SEKOR CS @ F8+sony A7R2(AWB) 深く絞るとちょっと逆光でちと回折気味になり、中央にややハレーションが出ます

SEKOR CS @ F8+sony A7R2(AWB)  絞るとカリカリ描写。なんだかジオラマみたい





両レンズの解像感(シャープネス)の比較
今回も木馬を使って両レンズのピント部の解像感(シャープネス)を比較しました。ポートレート域で人物を撮影する事を想定し、被写体までの撮影距離を1.5m程度に設定して撮影しています。マクロ用レンズではありませんから近接撮影で比較しても意味がありません。画質の評価には下の写真内の赤枠部を100%にクロップした拡大写真を用いました。高画素機として知られるSONY A7R2を使いましたので、画像の記録密度は一般的な銀塩カラーネガフィルムの4倍程度です。両レンズとも絞りは開放とし、シャッタースピード等の条件を固定して撮影しています。
AM Topcor @ F1.7(開放) SONY A7R2(WB:日陰)

コントラストが高ければ発色も鮮やかですし、スッキリとしたヌケの良い描写のレンズとなりますが、それだけではシャープな像にはなりません。今さら言うのも諄いのですが、高い解像力(分解能)とコントラストが両立した時に、はじめて解像感に富むシャープな像が得られます。
上の写真の一部を切り出したのが下の写真です。TOPCORほど解像力はありませんが、MAMIYAのカリカリ描写は見た目には十分な解像感を与えています。ただし、フィルムの記録密度を想定した解像力のため、例えば目の周りの質感に目を向るとトーンのつなぎ目が飛んでおり質感表現がベッタリとしているなど、既に分解能が限界に達しています。
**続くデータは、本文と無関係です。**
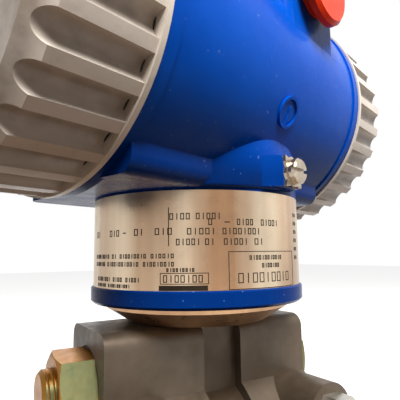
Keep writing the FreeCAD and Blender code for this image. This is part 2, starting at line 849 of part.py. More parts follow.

一方、TOPCORの解像力にはまだ余裕があり、もう一歩拡大しても緻密な質感表現を維持できそうです。コントラストも素晴らしいレベルです。
 
解像力はTOPCORの勝ち、コントラストは引き分け。TOPCORの方がトーンのつなぎ目がなく階調がよく出ており、細部までキッチリと描き切る解像感に富んだ像ですが、エッジの効いたSEKORの画も見た目には十分な解像感を与えます。SEKORは解像力がSONY A7R2の4240万画素を活かしきれずにサチっているようです。ただし、このように大きく拡大でもしない限り、両レンズのシャープネスに大きな差は見出せません。
評価は互角ですがトーナメント方式ですので、ジャッジしないといけません。フレアを容認しながらも解像力を重視したTOPCORでしたが、コントラストはMAMIYA CSと比べ遜色ありません。この点(踏ん張りどころ)は考慮すべきでしょう。TOPCORに軍配を挙げたいとおもいます。